The political mandate to ensure the peace, order and good government of a country requires that the society allocate resources to the good of prisoners, and in particular to their rehabilitation – on the same principled basis that resources are devoted to other social challenges.
But rehabilitation is not only a responsibility of the Government. The entire community has an obligation to do all it can to rehabilitate and reintegrate former prisoners into society.
Earlier this week, Prison Fellowship Barbados chairman Win Callender disclosed that we now had a prison population of 1 100 and that recidivism, or repeat offending, was out of control.
He pointed out that while our prison could do its best in working to rehabilitate inmates by providing training and counselling, without the support of our communities, that work could well go for naught.
Mr Callender also says, quite rightly, that it is the responsibility of the Government to put policies in place to govern law and order within the society, but that the onus is on the various communities across the island to follow these rules, working toward peaceful and cordial relationships.
While this approach is probably aimed more at preventing crime, it is also clear that Mr Callender’s organization fully supports the view that there is a broad societal responsibility to assist all those who show signs of wanting to shed their deviant ways and becoming rehabilitated in the society.
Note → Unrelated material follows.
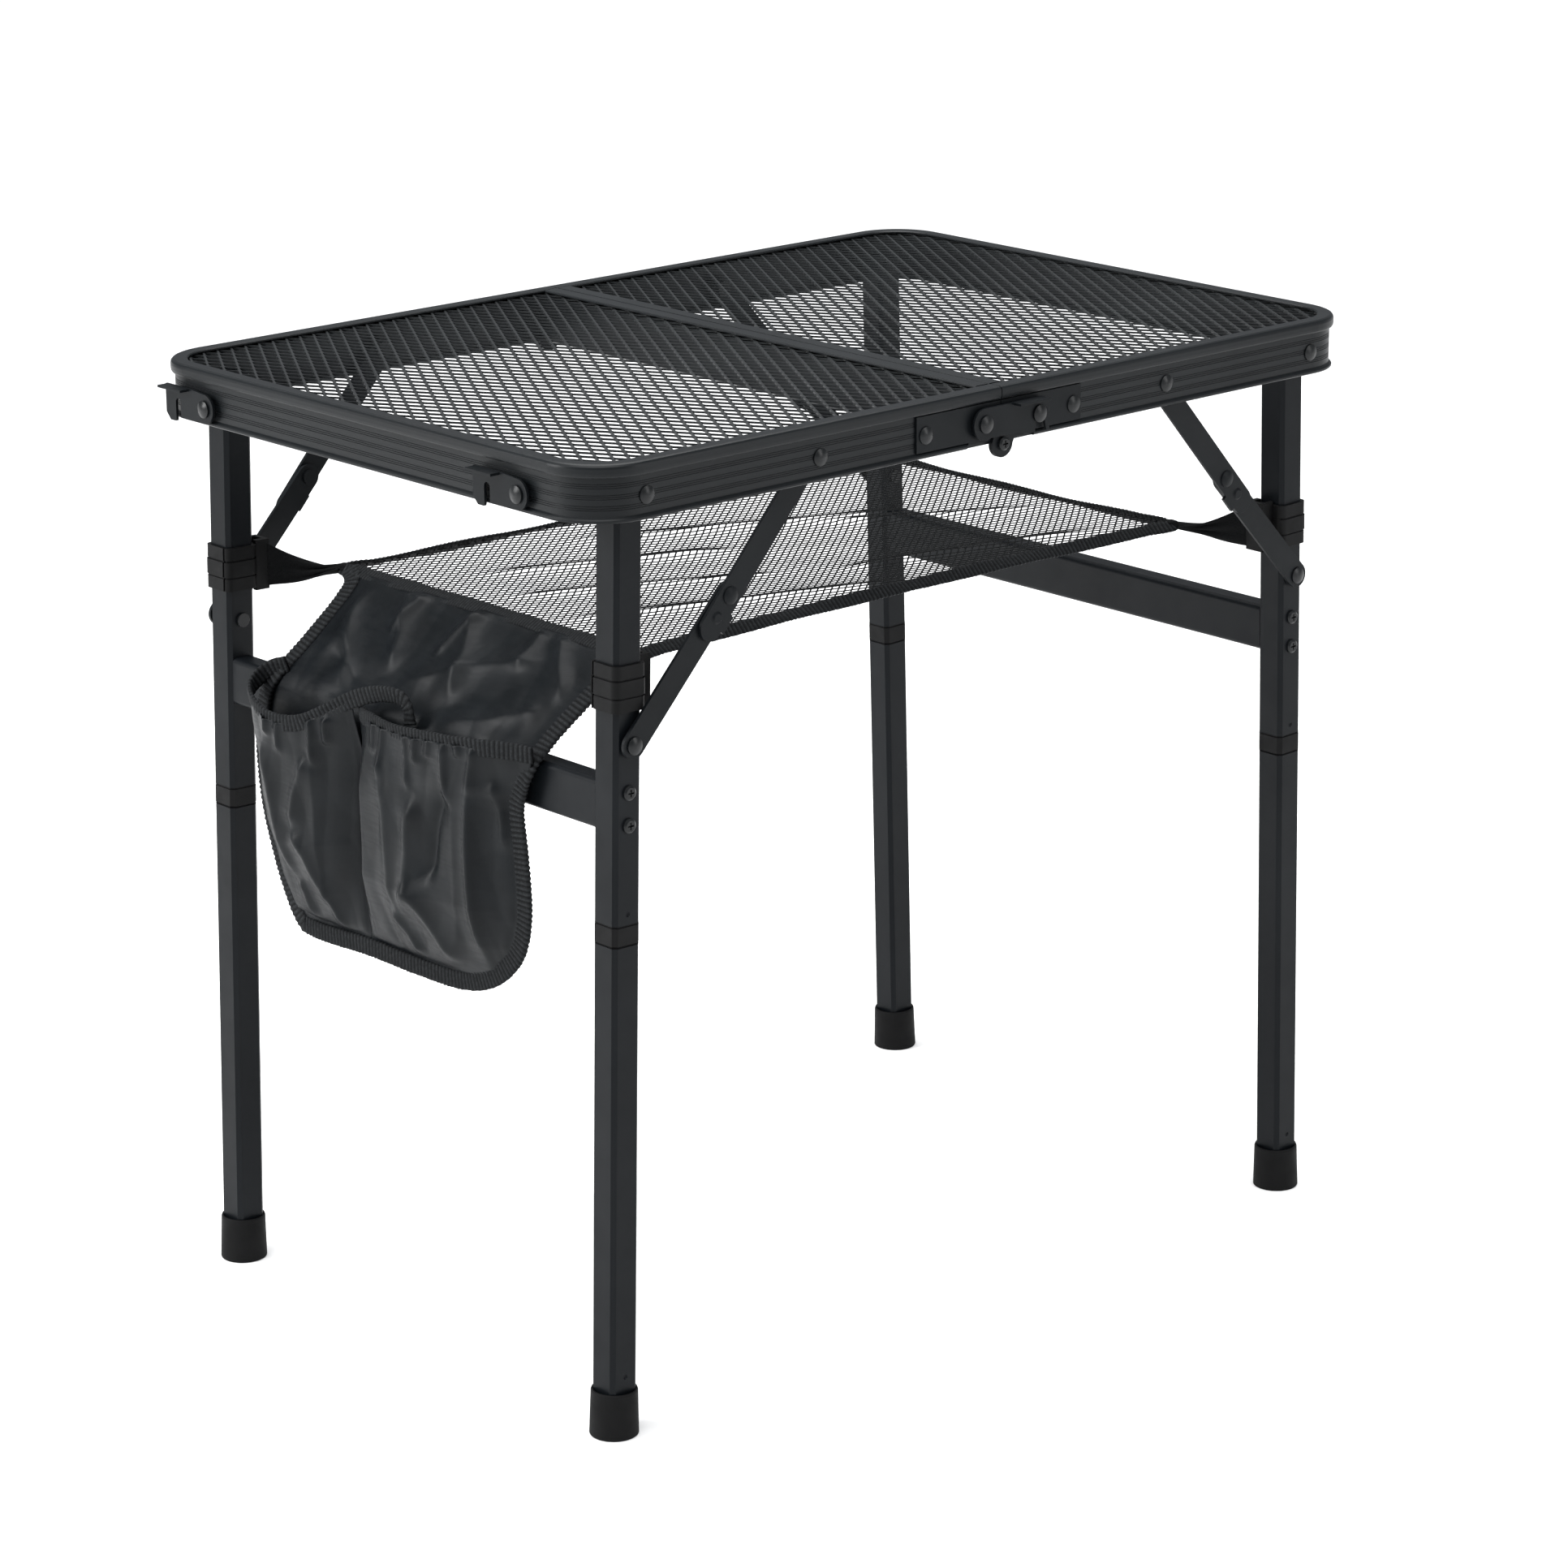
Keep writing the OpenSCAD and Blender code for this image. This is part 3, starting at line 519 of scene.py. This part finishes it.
def corner_strap(side, sign, end, way):
    """Webbing from a shelf clip, gathered into the net's corner."""
    low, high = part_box(f"{side}_{end}_clip")
    clip_x = (high.x if sign < 0 else low.x) + sign * 3 * MM
    clip = np.array([clip_x, way * (min(abs(low.y), abs(high.y)) + 4 * MM), (low.z + high.z) / 2])
    corner = np.array([sign * (NET_X + 1 * MM), way * (NET_Y + 1 * MM), NET_Z])
    rows, columns = 26, 15
    t = np.linspace(0, 1, rows)[:, None]
    s = np.linspace(-1, 1, columns)[None, :]
    half = STRAP_HALF * (1 - t) ** 1.5 + GATHERED_HALF
    turn = STRAP_TURN * t ** 2
    pleat = PLEAT_HEIGHT * np.sin(s * 7.5 + 0.6) * t
    along = unit(corner - clip)
    side_way = unit(np.cross([0, 0, 1], along))
    centre = clip + (corner - clip) * t[..., None]
    centre = centre - np.array([0, 0, STRAP_SAG]) * np.sin(t * math.pi)[..., None]
    flat = s * half
    up = flat * np.cos(turn) - pleat * np.sin(turn)
    off = flat * np.sin(turn) + pleat * np.cos(turn)
    points = centre + np.array([0, 0, 1.0]) * up[..., None] + side_way * off[..., None]
    faces = grid_faces(rows, columns)
    strap = build(f"shelf_strap_{side}_{end}", points.reshape(-1, 3), faces, WEBBING)
    thicken(strap, STRAP_THICK)
    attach(strap, f"{side}_legs")
    return strap


def knot(side, sign, end, way):
    """Stitched bunch where strap, bindings and net meet."""
    centre = np.array([sign * (NET_X - 1 * MM), way * (NET_Y - 1 * MM), NET_Z])
    rings, around = 14, 18
    phi = np.linspace(0, math.pi, rings)[:, None]
    theta = np.linspace(0, 2 * math.pi, around, endpoint=False)[None, :]
    bump = 1 + 0.14 * np.sin(theta * 5 + phi * 4) + 0.1 * np.sin(phi * 9)
    r = np.sin(phi) * bump
    unit_lump = np.stack([r * np.cos(theta), r * np.sin(theta), np.cos(phi) + 0 * theta], axis=-1)
    turn = math.atan2(way, sign)
    c, s = math.cos(turn), math.sin(turn)
    spun = (unit_lump * KNOT_HALF) @ np.array([[c, s, 0], [-s, c, 0], [0, 0, 1.0]])
    lump = build(f"shelf_knot_{side}_{end}", (spun + centre).reshape(-1, 3),
                 grid_faces(rings, around, wrap=True), WEBBING)
    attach(lump, f"{side}_legs")
    return lump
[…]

But it will require total community effort; so that those young men and women who have offended against the law may be reclaimed.
We urge stakeholders of our society to consider the matter of rehabilitation as a partial solution to crime. If it works, then it reduces the incidence of repeat offenders; and if offenders are rehabilitated, then they might be able to make some reparation to their victims.
For much too often are the rights of the victim sidestepped, especially when the offender is penniless.